Drugmakers who supply Medicare, the US health insurance for the elderly, are raking in billions of dollars for “pricey medications” at taxpayer expense, a report by the news agency Associated Press said provocatively, citing “government numbers”

A report by the US government’s accounting bureau, Office of the Actuary, said the cost of Medicare's catastrophic illness prescription coverage leapt forward 85% in three years from 2013 to 2015 from $27.7 billion to $51.3 billion  Two hepatitis C treatments, Harvoni and Solvadi – both manufactured by biopharmaceuticals producer Gilead – ran up costs of nearly $7.5 billion in 2015, double the 2013 figure.
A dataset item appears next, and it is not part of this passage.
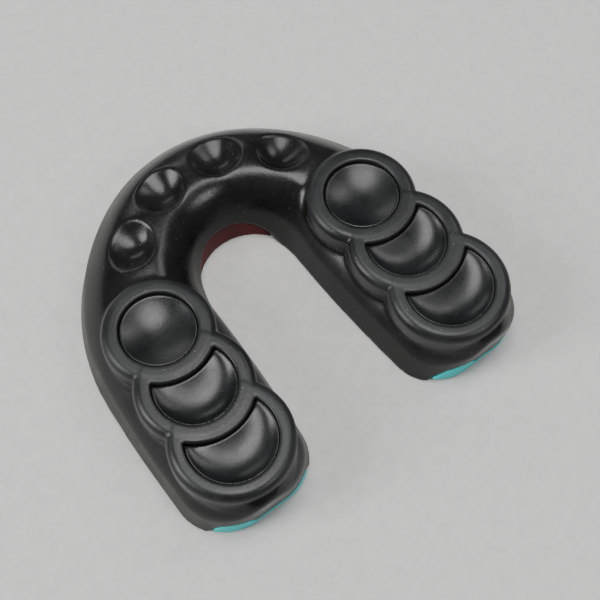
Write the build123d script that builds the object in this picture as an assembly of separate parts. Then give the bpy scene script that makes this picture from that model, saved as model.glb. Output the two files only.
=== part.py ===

The pharmaceutical industry has questioned the government’s numbers, saying they overstate costs because they don't factor in manufacturers’ rebates; however, drugmakers have come in for heavy criticism recently, in particular during the presidential campaign. Rebates for individual drugs, which are not disclosed, reportedly averaged nearly 13% across the entire program in 2013 and were estimated at about 17 percent for 2015.

Most of those who benefit from Medicare's catastrophic illness coverage, originally designed to protect retirees with multiple chronic conditions from the cumulatively high costs of taking many different pills, pay 5% of the drugs’ costs after spending $4,850 of their own money. With some drugs now costing more than $1,000 per pill, that threshold can be crossed quickly, AP noted.

Medicare spending for Harvoni and Sovaldi more than doubled from 2014 to 2015, rising nearly $7.5 billion in 2015, the US figures show. Harvoni topped the list of Medicare's high-cost drugs in 2015, Sovaldi in 2014. Revlimid, a cancer drug made by biotech company Celgene surpassed $1.7 billion in catastrophic costs in 2015 and was second most expensive in that year behind Harvoni.

Fifth most expensive prescription drug was Novartis’ Gleevec, a breakthrough treatment for leukemia launched in 2001. It cost Medicaid more than $1 billion in 2015, up 54% against 2013.

According to AP, catastrophic illness spending accounted for 37% of Medicare's total drug cost of nearly $137 billion in 2015. But as only about 9% percent of beneficiaries reached the reimbursement threshold, their drug costs jumped by 46 % between 2013 and 2015.

The US Congress has threatened to clamp down on drugmakers seen as overpricing their products, as this is seen as burdening the largely taxation-financed benefits program. Presidential candidates as well as the Obama administration have proposed giving Medicare legal authority to negotiate prices.